[start DATA EXCERPT]

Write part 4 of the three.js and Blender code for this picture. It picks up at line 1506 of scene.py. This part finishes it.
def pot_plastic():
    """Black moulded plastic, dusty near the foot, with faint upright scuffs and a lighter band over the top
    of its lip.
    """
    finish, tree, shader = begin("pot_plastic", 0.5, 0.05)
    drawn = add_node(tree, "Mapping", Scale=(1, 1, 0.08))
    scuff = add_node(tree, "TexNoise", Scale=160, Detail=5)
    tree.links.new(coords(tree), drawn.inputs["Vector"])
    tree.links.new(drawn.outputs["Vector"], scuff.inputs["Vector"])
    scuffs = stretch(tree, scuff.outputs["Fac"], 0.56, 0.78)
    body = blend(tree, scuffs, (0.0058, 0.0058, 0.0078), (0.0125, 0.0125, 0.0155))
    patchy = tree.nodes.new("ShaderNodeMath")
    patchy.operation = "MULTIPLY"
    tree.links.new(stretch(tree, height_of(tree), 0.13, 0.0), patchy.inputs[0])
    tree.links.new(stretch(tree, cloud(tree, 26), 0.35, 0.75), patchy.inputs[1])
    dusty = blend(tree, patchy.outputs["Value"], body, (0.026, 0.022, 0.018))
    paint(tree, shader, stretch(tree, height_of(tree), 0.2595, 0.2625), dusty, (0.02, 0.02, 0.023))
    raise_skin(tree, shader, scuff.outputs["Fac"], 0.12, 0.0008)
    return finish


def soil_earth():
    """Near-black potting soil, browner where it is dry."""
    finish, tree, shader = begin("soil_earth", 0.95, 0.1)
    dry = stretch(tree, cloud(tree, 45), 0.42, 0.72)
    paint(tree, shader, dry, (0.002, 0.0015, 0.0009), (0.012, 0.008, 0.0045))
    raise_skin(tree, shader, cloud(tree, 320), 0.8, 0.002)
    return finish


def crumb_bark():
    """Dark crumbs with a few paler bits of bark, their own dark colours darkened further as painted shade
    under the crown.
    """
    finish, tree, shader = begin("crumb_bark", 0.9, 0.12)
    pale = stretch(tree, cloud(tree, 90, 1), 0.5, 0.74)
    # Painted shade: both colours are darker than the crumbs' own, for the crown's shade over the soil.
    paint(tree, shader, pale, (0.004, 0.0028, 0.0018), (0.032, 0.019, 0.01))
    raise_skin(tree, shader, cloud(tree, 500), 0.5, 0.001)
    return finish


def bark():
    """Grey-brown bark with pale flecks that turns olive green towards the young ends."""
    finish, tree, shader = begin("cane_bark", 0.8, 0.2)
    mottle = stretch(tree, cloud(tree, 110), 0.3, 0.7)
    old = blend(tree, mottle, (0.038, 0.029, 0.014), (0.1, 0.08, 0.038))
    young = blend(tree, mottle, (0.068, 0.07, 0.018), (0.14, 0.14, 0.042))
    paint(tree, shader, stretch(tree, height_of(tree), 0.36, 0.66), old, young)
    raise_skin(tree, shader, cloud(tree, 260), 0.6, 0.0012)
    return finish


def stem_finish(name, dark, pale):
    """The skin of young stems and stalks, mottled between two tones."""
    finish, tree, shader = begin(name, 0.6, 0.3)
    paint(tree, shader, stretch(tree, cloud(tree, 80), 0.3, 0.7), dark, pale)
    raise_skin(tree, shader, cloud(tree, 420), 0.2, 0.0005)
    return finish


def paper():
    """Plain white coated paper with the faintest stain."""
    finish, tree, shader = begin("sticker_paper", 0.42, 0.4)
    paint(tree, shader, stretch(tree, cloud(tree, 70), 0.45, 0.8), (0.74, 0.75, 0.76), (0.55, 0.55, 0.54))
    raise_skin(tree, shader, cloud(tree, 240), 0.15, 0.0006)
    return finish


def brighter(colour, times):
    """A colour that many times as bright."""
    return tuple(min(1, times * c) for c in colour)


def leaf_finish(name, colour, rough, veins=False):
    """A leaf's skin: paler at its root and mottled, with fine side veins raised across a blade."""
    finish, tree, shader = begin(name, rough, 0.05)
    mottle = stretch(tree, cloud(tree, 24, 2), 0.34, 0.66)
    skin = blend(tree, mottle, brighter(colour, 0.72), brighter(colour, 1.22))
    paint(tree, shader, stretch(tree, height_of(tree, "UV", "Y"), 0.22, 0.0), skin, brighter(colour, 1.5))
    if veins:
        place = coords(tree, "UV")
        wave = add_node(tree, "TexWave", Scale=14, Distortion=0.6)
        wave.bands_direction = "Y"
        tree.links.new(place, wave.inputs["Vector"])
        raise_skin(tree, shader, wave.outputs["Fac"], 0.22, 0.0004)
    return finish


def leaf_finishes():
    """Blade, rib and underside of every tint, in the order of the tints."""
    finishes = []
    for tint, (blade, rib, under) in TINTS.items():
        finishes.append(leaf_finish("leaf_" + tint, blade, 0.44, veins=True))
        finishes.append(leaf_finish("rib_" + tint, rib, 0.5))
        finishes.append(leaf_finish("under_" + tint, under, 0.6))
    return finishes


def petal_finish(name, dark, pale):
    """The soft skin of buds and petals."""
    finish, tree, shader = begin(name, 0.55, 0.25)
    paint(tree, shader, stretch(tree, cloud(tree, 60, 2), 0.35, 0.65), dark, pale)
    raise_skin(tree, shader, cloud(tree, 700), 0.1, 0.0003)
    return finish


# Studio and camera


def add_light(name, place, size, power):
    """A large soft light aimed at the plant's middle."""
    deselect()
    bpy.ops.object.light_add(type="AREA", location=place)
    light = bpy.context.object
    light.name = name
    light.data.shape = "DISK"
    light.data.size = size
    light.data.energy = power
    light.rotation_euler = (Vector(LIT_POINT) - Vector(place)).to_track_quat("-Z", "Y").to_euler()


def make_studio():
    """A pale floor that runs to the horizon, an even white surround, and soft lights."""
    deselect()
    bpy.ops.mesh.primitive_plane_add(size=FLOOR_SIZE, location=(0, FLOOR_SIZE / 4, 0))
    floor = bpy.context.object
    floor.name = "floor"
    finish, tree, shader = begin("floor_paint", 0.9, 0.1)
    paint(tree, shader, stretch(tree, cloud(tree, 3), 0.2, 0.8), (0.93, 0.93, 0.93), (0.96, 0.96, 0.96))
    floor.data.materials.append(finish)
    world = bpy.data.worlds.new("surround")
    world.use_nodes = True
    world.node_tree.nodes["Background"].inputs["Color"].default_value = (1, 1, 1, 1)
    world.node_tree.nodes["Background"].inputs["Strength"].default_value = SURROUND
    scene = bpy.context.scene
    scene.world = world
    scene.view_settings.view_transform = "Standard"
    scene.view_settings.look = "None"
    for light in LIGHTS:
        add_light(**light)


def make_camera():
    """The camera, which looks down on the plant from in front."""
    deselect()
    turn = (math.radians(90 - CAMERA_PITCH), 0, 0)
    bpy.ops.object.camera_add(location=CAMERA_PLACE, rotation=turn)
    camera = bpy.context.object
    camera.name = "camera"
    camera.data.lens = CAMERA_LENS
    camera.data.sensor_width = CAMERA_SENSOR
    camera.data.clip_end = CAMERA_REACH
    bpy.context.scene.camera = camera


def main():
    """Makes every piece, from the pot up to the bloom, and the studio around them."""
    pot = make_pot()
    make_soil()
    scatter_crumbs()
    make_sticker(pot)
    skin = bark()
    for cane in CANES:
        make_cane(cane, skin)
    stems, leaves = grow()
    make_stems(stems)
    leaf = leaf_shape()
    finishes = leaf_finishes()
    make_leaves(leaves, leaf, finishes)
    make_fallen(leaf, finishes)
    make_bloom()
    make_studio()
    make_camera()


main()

[end DATA EXCERPT]

#### WRITTEN REQUEST
Print the material once more, exactly.

#### FINISHED EXERCISE
Write part 4 of the three.js and Blender code for this picture. It picks up at line 1506 of scene.py. This part finishes it.
def pot_plastic():
    """Black moulded plastic, dusty near the foot, with faint upright scuffs and a lighter band over the top
    of its lip.
    """
    finish, tree, shader = begin("pot_plastic", 0.5, 0.05)
    drawn = add_node(tree, "Mapping", Scale=(1, 1, 0.08))
    scuff = add_node(tree, "TexNoise", Scale=160, Detail=5)
    tree.links.new(coords(tree), drawn.inputs["Vector"])
    tree.links.new(drawn.outputs["Vector"], scuff.inputs["Vector"])
    scuffs = stretch(tree, scuff.outputs["Fac"], 0.56, 0.78)
    body = blend(tree, scuffs, (0.0058, 0.0058, 0.0078), (0.0125, 0.0125, 0.0155))
    patchy = tree.nodes.new("ShaderNodeMath")
    patchy.operation = "MULTIPLY"
    tree.links.new(stretch(tree, height_of(tree), 0.13, 0.0), patchy.inputs[0])
    tree.links.new(stretch(tree, cloud(tree, 26), 0.35, 0.75), patchy.inputs[1])
    dusty = blend(tree, patchy.outputs["Value"], body, (0.026, 0.022, 0.018))
    paint(tree, shader, stretch(tree, height_of(tree), 0.2595, 0.2625), dusty, (0.02, 0.02, 0.023))
    raise_skin(tree, shader, scuff.outputs["Fac"], 0.12, 0.0008)
    return finish


def soil_earth():
    """Near-black potting soil, browner where it is dry."""
    finish, tree, shader = begin("soil_earth", 0.95, 0.1)
    dry = stretch(tree, cloud(tree, 45), 0.42, 0.72)
    paint(tree, shader, dry, (0.002, 0.0015, 0.0009), (0.012, 0.008, 0.0045))
    raise_skin(tree, shader, cloud(tree, 320), 0.8, 0.002)
    return finish


def crumb_bark():
    """Dark crumbs with a few paler bits of bark, their own dark colours darkened further as painted shade
    under the crown.
    """
    finish, tree, shader = begin("crumb_bark", 0.9, 0.12)
    pale = stretch(tree, cloud(tree, 90, 1), 0.5, 0.74)
    # Painted shade: both colours are darker than the crumbs' own, for the crown's shade over the soil.
    paint(tree, shader, pale, (0.004, 0.0028, 0.0018), (0.032, 0.019, 0.01))
    raise_skin(tree, shader, cloud(tree, 500), 0.5, 0.001)
    return finish


def bark():
    """Grey-brown bark with pale flecks that turns olive green towards the young ends."""
    finish, tree, shader = begin("cane_bark", 0.8, 0.2)
    mottle = stretch(tree, cloud(tree, 110), 0.3, 0.7)
    old = blend(tree, mottle, (0.038, 0.029, 0.014), (0.1, 0.08, 0.038))
    young = blend(tree, mottle, (0.068, 0.07, 0.018), (0.14, 0.14, 0.042))
    paint(tree, shader, stretch(tree, height_of(tree), 0.36, 0.66), old, young)
    raise_skin(tree, shader, cloud(tree, 260), 0.6, 0.0012)
    return finish


def stem_finish(name, dark, pale):
    """The skin of young stems and stalks, mottled between two tones."""
    finish, tree, shader = begin(name, 0.6, 0.3)
    paint(tree, shader, stretch(tree, cloud(tree, 80), 0.3, 0.7), dark, pale)
    raise_skin(tree, shader, cloud(tree, 420), 0.2, 0.0005)
    return finish


def paper():
    """Plain white coated paper with the faintest stain."""
    finish, tree, shader = begin("sticker_paper", 0.42, 0.4)
    paint(tree, shader, stretch(tree, cloud(tree, 70), 0.45, 0.8), (0.74, 0.75, 0.76), (0.55, 0.55, 0.54))
    raise_skin(tree, shader, cloud(tree, 240), 0.15, 0.0006)
    return finish


def brighter(colour, times):
    """A colour that many times as bright."""
    return tuple(min(1, times * c) for c in colour)


def leaf_finish(name, colour, rough, veins=False):
    """A leaf's skin: paler at its root and mottled, with fine side veins raised across a blade."""
    finish, tree, shader = begin(name, rough, 0.05)
    mottle = stretch(tree, cloud(tree, 24, 2), 0.34, 0.66)
    skin = blend(tree, mottle, brighter(colour, 0.72), brighter(colour, 1.22))
    paint(tree, shader, stretch(tree, height_of(tree, "UV", "Y"), 0.22, 0.0), skin, brighter(colour, 1.5))
    if veins:
        place = coords(tree, "UV")
        wave = add_node(tree, "TexWave", Scale=14, Distortion=0.6)
        wave.bands_direction = "Y"
        tree.links.new(place, wave.inputs["Vector"])
        raise_skin(tree, shader, wave.outputs["Fac"], 0.22, 0.0004)
    return finish


def leaf_finishes():
    """Blade, rib and underside of every tint, in the order of the tints."""
    finishes = []
    for tint, (blade, rib, under) in TINTS.items():
        finishes.append(leaf_finish("leaf_" + tint, blade, 0.44, veins=True))
        finishes.append(leaf_finish("rib_" + tint, rib, 0.5))
        finishes.append(leaf_finish("under_" + tint, under, 0.6))
    return finishes


def petal_finish(name, dark, pale):
    """The soft skin of buds and petals."""
    finish, tree, shader = begin(name, 0.55, 0.25)
    paint(tree, shader, stretch(tree, cloud(tree, 60, 2), 0.35, 0.65), dark, pale)
    raise_skin(tree, shader, cloud(tree, 700), 0.1, 0.0003)
    return finish


# Studio and camera


def add_light(name, place, size, power):
    """A large soft light aimed at the plant's middle."""
    deselect()
    bpy.ops.object.light_add(type="AREA", location=place)
    light = bpy.context.object
    light.name = name
    light.data.shape = "DISK"
    light.data.size = size
    light.data.energy = power
    light.rotation_euler = (Vector(LIT_POINT) - Vector(place)).to_track_quat("-Z", "Y").to_euler()


def make_studio():
    """A pale floor that runs to the horizon, an even white surround, and soft lights."""
    deselect()
    bpy.ops.mesh.primitive_plane_add(size=FLOOR_SIZE, location=(0, FLOOR_SIZE / 4, 0))
    floor = bpy.context.object
    floor.name = "floor"
    finish, tree, shader = begin("floor_paint", 0.9, 0.1)
    paint(tree, shader, stretch(tree, cloud(tree, 3), 0.2, 0.8), (0.93, 0.93, 0.93), (0.96, 0.96, 0.96))
    floor.data.materials.append(finish)
    world = bpy.data.worlds.new("surround")
    world.use_nodes = True
    world.node_tree.nodes["Background"].inputs["Color"].default_value = (1, 1, 1, 1)
    world.node_tree.nodes["Background"].inputs["Strength"].default_value = SURROUND
    scene = bpy.context.scene
    scene.world = world
    scene.view_settings.view_transform = "Standard"
    scene.view_settings.look = "None"
    for light in LIGHTS:
        add_light(**light)


def make_camera():
    """The camera, which looks down on the plant from in front."""
    deselect()
    turn = (math.radians(90 - CAMERA_PITCH), 0, 0)
    bpy.ops.object.camera_add(location=CAMERA_PLACE, rotation=turn)
    camera = bpy.context.object
    camera.name = "camera"
    camera.data.lens = CAMERA_LENS
    camera.data.sensor_width = CAMERA_SENSOR
    camera.data.clip_end = CAMERA_REACH
    bpy.context.scene.camera = camera


def main():
    """Makes every piece, from the pot up to the bloom, and the studio around them."""
    pot = make_pot()
    make_soil()
    scatter_crumbs()
    make_sticker(pot)
    skin = bark()
    for cane in CANES:
        make_cane(cane, skin)
    stems, leaves = grow()
    make_stems(stems)
    leaf = leaf_shape()
    finishes = leaf_finishes()
    make_leaves(leaves, leaf, finishes)
    make_fallen(leaf, finishes)
    make_bloom()
    make_studio()
    make_camera()


main()